# XTrail Lift Gate Dents



## Gadgetgirl (May 11, 2011)

Hi all. I am the happy owner of a 2005 XTrail. Recently a large dent appeared on the immediate right of the silver plate over the lift gate latch. It was not there Thursday night, and was there Friday morning. I initially assumed it was vandalism. A neighbor two blocks down has the exact same vehicle as me, and my husband noticed a few days later that she had dents in the exact same area as mine, but hers are on both sides of the silver plate over the lift gate latch. At first glance hers almost looks like it was made like that because the dents are identical on both sides, but we know that it wasnt! This got us curious so we have been watching out for other XTrails. One day later I saw another one with a dent on the right side. Today I was in a parking lot and saw two other XTrails and checked them out. They BOTH had dents beginning in the same area as mine.

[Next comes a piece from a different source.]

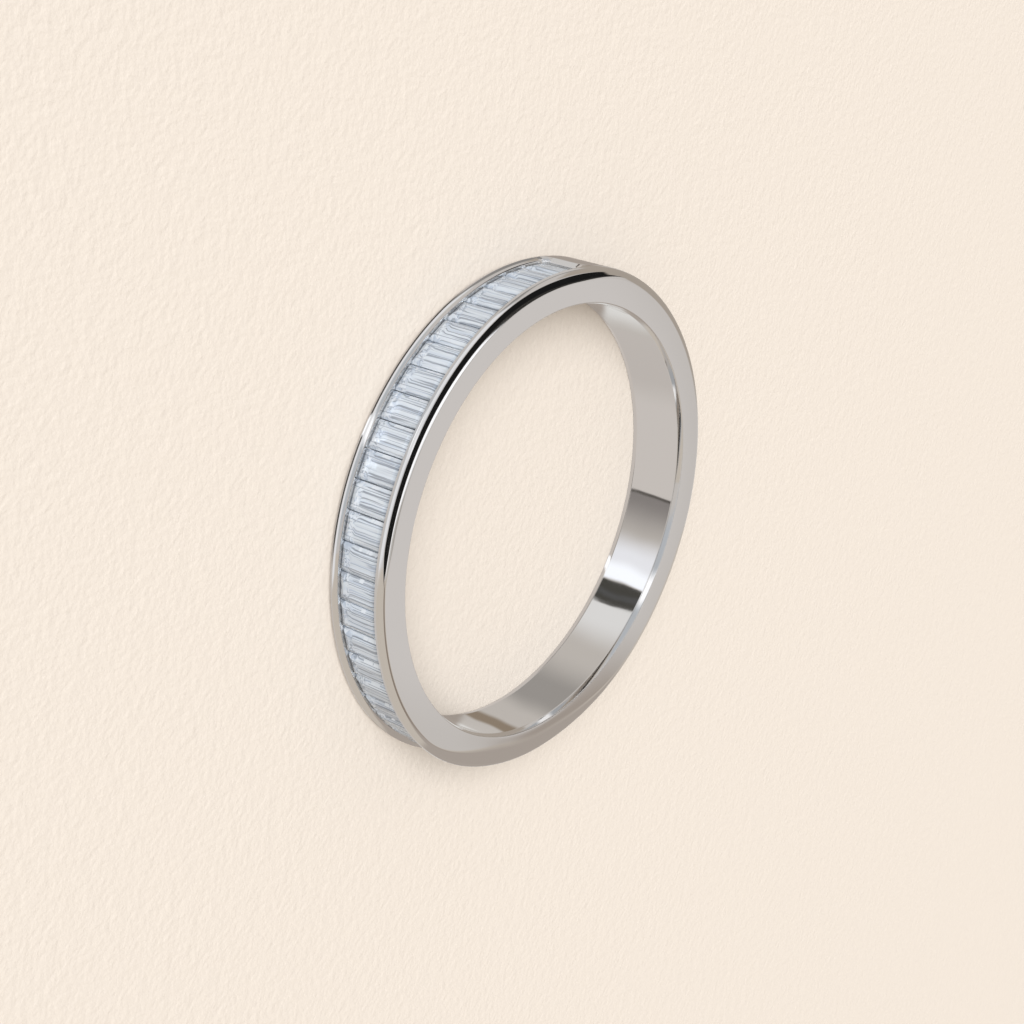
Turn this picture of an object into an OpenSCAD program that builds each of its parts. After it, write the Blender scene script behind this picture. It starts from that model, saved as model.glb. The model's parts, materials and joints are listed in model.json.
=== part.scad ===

One had dents on both sides, the other just on the left side. So of course now I am thinking "Design Flaw" and so I am here looking for others that have experienced this. Got to be more than coincidence to see 5 same vehicles with the same dents. I have confirmed that three of the five cars were 2005 models, and I have requested that all the owners report to our local Nissan management for this to be documented.


----------



## aussietrail (Sep 24, 2004)

Not a coincidence at all, in fact the tailgate area around the chrome finisher is so soft, that if any x-trail owner pushes down on that area to close the tailgate will almost certainly dent it. I have seen this dent in Australia as well and when I see how the owner closes the tailgate, I see them pushing it from exactly that spot rather than using the black plastic pocket on the edge of the tailgate to swing it shut.


----------